SEIS: Subspace-based Equivariance and Invariance Scores for Neural Representations

arXiv:2602.04054v2 Announce Type: replace Abstract: Understanding how neural representations respond to geometric transformations is essential for evaluating whether learned features preserve meaningful spatial structure. Existing approaches primarily assess robustness primarily by comparing model outputs under transformed inputs, offering limited insight into how geometric information is organized within internal representations and failing to distinguish between information loss and re-encoding. In this work, we introduce SEIS (Subspace-based Equivariance and Invariance Scores), a subspace metric for analyzing layer-wise feature representations under geometric transformations, disentangling equivariance from invariance without requiring labels or explicit knowledge of the transformation. Through controlled experiments across diverse architectures, we uncover several consistent patterns. First, convolutional encoders exhibit a depth-wise transition from strong equivariance to increasing invariance, with both properties stabilizing within the first few training epochs. In segmentation decoders, however, equivariance tends to recover in later layers.

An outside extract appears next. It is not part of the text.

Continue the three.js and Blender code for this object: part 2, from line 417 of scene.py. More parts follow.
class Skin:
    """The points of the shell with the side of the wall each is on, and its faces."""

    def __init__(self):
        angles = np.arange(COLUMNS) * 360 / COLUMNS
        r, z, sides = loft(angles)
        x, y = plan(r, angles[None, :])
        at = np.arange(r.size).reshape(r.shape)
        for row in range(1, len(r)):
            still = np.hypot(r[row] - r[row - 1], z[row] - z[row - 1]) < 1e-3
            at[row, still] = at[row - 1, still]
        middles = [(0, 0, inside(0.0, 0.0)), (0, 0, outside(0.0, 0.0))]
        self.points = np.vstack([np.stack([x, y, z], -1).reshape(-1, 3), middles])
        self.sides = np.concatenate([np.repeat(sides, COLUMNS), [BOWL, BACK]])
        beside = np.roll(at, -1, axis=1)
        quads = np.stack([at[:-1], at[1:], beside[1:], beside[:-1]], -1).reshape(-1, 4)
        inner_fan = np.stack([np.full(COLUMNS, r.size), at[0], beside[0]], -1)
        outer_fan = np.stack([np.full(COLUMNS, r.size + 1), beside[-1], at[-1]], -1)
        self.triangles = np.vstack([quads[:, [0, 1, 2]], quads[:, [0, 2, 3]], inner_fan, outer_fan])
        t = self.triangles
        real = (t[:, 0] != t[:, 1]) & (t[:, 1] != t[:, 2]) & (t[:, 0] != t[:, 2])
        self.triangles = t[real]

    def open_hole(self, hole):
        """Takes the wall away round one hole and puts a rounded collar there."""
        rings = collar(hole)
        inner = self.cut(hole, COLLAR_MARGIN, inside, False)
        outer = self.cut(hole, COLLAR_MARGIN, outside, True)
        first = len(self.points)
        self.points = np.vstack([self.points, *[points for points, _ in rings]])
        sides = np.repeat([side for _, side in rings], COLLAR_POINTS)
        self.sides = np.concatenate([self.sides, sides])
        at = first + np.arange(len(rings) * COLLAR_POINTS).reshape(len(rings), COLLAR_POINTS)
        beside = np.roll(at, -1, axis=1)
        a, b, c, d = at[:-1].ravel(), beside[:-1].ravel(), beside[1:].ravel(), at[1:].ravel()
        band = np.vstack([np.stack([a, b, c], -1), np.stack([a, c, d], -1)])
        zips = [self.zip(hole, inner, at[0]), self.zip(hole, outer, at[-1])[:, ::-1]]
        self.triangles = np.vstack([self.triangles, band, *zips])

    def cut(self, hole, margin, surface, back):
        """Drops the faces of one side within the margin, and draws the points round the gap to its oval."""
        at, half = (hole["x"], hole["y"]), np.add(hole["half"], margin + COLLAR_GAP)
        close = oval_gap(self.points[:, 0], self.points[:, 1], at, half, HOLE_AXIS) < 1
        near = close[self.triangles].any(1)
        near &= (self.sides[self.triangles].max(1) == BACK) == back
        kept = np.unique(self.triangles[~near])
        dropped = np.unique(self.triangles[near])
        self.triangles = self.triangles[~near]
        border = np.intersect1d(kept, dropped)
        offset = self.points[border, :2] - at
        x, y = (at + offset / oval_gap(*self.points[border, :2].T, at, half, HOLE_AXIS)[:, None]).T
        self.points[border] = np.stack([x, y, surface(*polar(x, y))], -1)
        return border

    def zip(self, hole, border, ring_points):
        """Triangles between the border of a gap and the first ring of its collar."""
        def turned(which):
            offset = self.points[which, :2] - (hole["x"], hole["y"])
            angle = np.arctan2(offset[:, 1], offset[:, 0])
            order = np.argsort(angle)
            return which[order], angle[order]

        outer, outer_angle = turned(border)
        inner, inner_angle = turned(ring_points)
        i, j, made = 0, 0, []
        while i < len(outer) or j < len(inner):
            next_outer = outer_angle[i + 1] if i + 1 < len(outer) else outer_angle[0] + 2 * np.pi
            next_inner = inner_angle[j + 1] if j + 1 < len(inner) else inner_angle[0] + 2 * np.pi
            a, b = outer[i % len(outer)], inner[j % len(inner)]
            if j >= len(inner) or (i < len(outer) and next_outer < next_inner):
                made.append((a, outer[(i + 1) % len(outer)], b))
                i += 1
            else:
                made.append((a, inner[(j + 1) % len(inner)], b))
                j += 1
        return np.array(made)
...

Second, this trade-off is not intrinsic but is shaped by training decisions: data augmentation actively strengthens both equivariance and invariance simultaneously, and multi-task learning induces synergistic gains in both properties beyond what either task achieves alone. Extending our analysis beyond convolutional networks, we find that transformer-based models exhibit distinct geometric behaviors, while MLP-Mixers display intermediate characteristics.